Selten hat eine Kirchensynode einem einzigen Thema so viel Zeit gewidmet: Der erste Tag der Kirchensynode der EKHN steht ganz im Zeichen des Umgangs mit sexualisierter Gewalt. Begonnen beim Gottesdienst, in dessen Zentrum Texte von betroffenen Personen stehen, die sich mit Macht, Schuld und Vergebung und den Folgen des Erlebten auseinandersetzen. Ein Kurzfilm lässt Betroffene zu dem, was sie erlebt haben, zu Wort kommen.

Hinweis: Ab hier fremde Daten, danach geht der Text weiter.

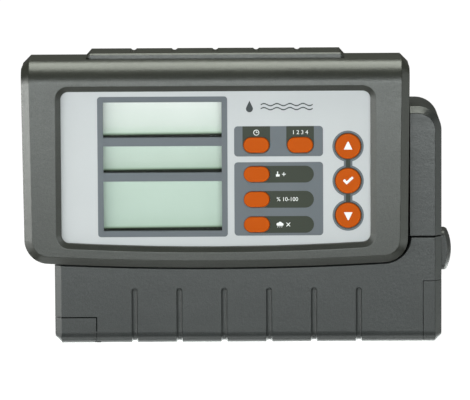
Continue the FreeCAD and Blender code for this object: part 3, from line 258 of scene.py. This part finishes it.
CLEAR = clear("clear_window")


def paint(material, *names):
    """Give CAD parts a material; their shapes stay as they are."""
    for name in names:
        slots = nodes[name].data.materials
        slots.clear()
        slots.append(material)


paint(SHELL, "control_housing", "control_rear_cover", "battery_door")
paint(BASE, "wall_housing", "docking_frame", "terminal_cover")
paint(BASE, "left_cable_shutter", "right_cable_shutter")
paint(BUTTON, "release_button")
paint(WHITE, "face_panel")
paint(ORANGE, "key_time", "key_channel", "key_manual", "key_run_time", "key_rain_off")
paint(ORANGE, "key_up", "key_enter", "key_down")
paint(STEEL, "control_unit_screws", "frame_screws", "board_screws", "terminal_screws")
paint(STEEL, "clamp_screws", "hinge_pins", "release_spring")
paint(RUBBER, "lcd_connector_strips", "battery_snap")
paint(SILICONE, "keypad_mat")
paint(BOARD, "control_circuit_board", "base_circuit_board")
paint(CHIP, "control_board_parts", "base_board_parts")
paint(CONNECTOR, "dock_plug", "dock_socket", "cable_clamp", "latch_slide")
paint(TERMINAL, "valve_terminal_block", "sensor_terminal_block", "power_terminal_block")
paint(CELL, "battery")
paint(CLEAR, "display_window")
paint(SHADOW, "display_spacer")
paint(TERMINAL, "lcd_glass")


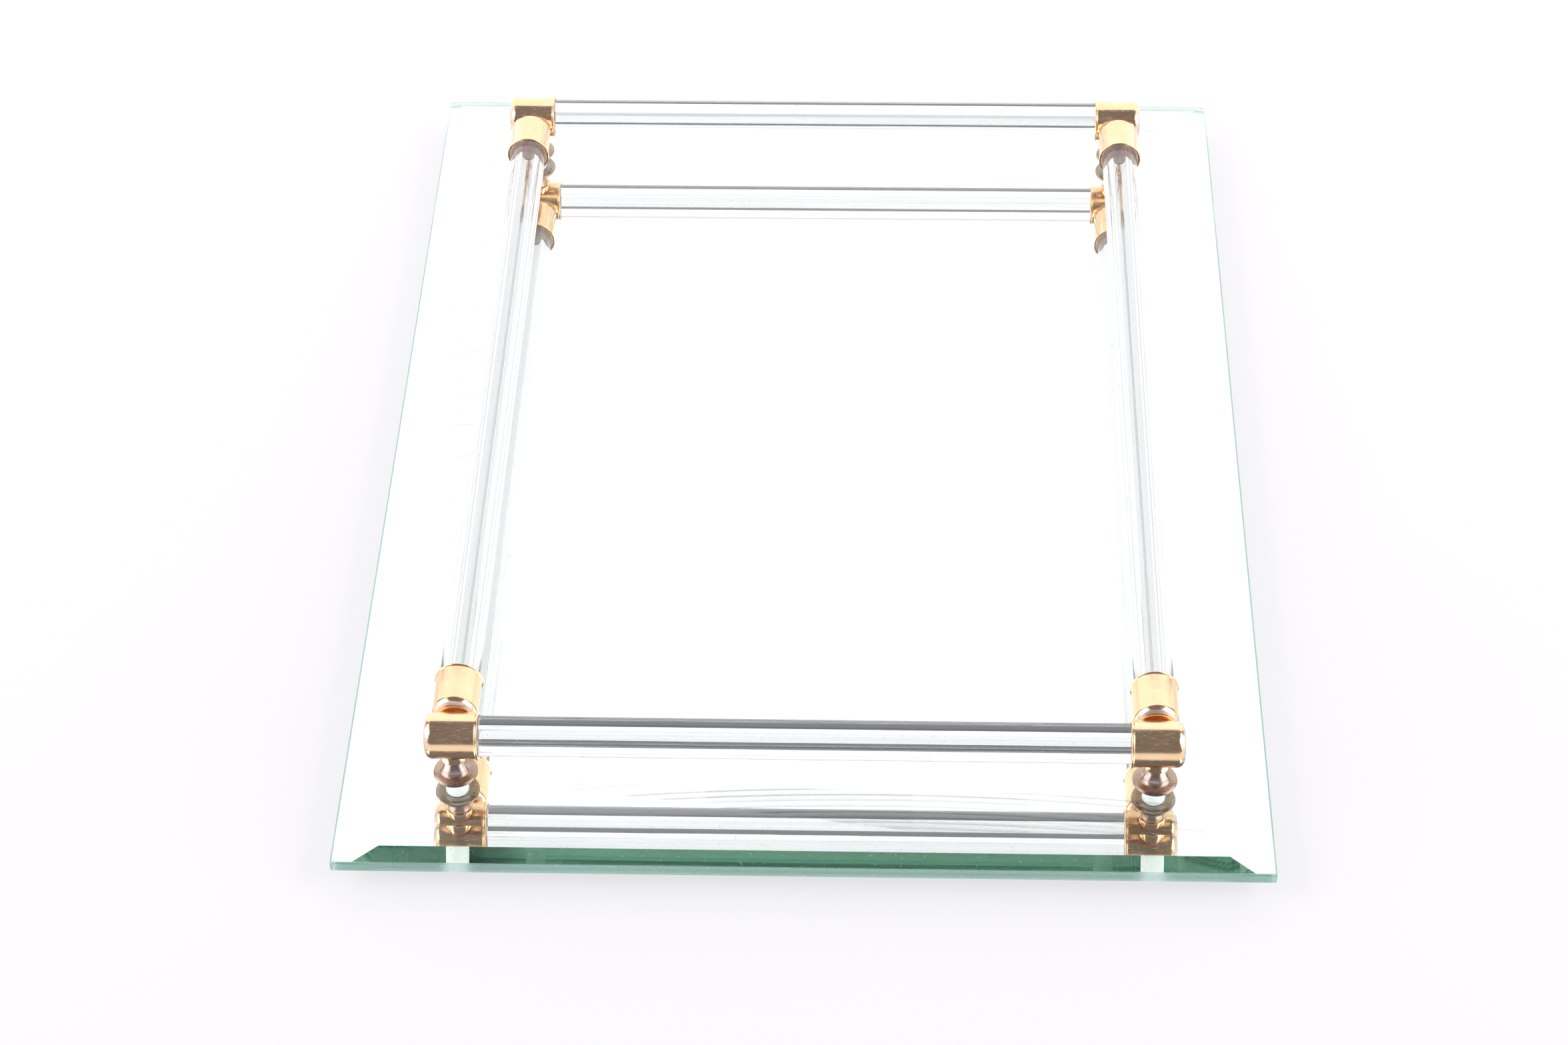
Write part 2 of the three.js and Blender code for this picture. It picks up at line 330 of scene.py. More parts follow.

Matthias Schwarz, Betroffenenvertreter im Beteiligungsforum der EKD und Mitarbeiter der Fachstelle gegen sexualisierte Gewalt der EKHN, leitet ein: „Was wir heute vor allem brauchen, ist Mut. Synodale brauchen Mut, um zuzuhören und sich auf die Auseinandersetzung mit sexualisierter Gewalt einzulassen. Betroffene sind mutig, wenn sie ihr Schweigen brechen, diesen Tag mitgestalten und riskieren, dabei Tätern zu begegnen. Und wir als Kirche müssen auch in Zukunft Mut beweisen, um uns klar auf die Seite der Betroffenen zu stellen, sich kritisch mit Strukturen und der eigenen Kultur auseinanderzusetzen, und um personell und finanziell nicht zurückzuzucken.“
„Täter finden überall Möglichkeiten, um sexualisierte Gewalt auszuüben, leider auch in der Kirche. Wir müssen ihnen dies aber so schwer wie möglich machen. Eine unserer wichtigsten Aufgaben liegt darin, allen Haupt- und Ehrenamtlichen klar zu machen, was alles sexualisierte Gewalt ist – und eine Kultur des Hinsehens und Ansprechens zu etablieren“, sagt Birgit Pfeiffer, Präses der Kirchensynode.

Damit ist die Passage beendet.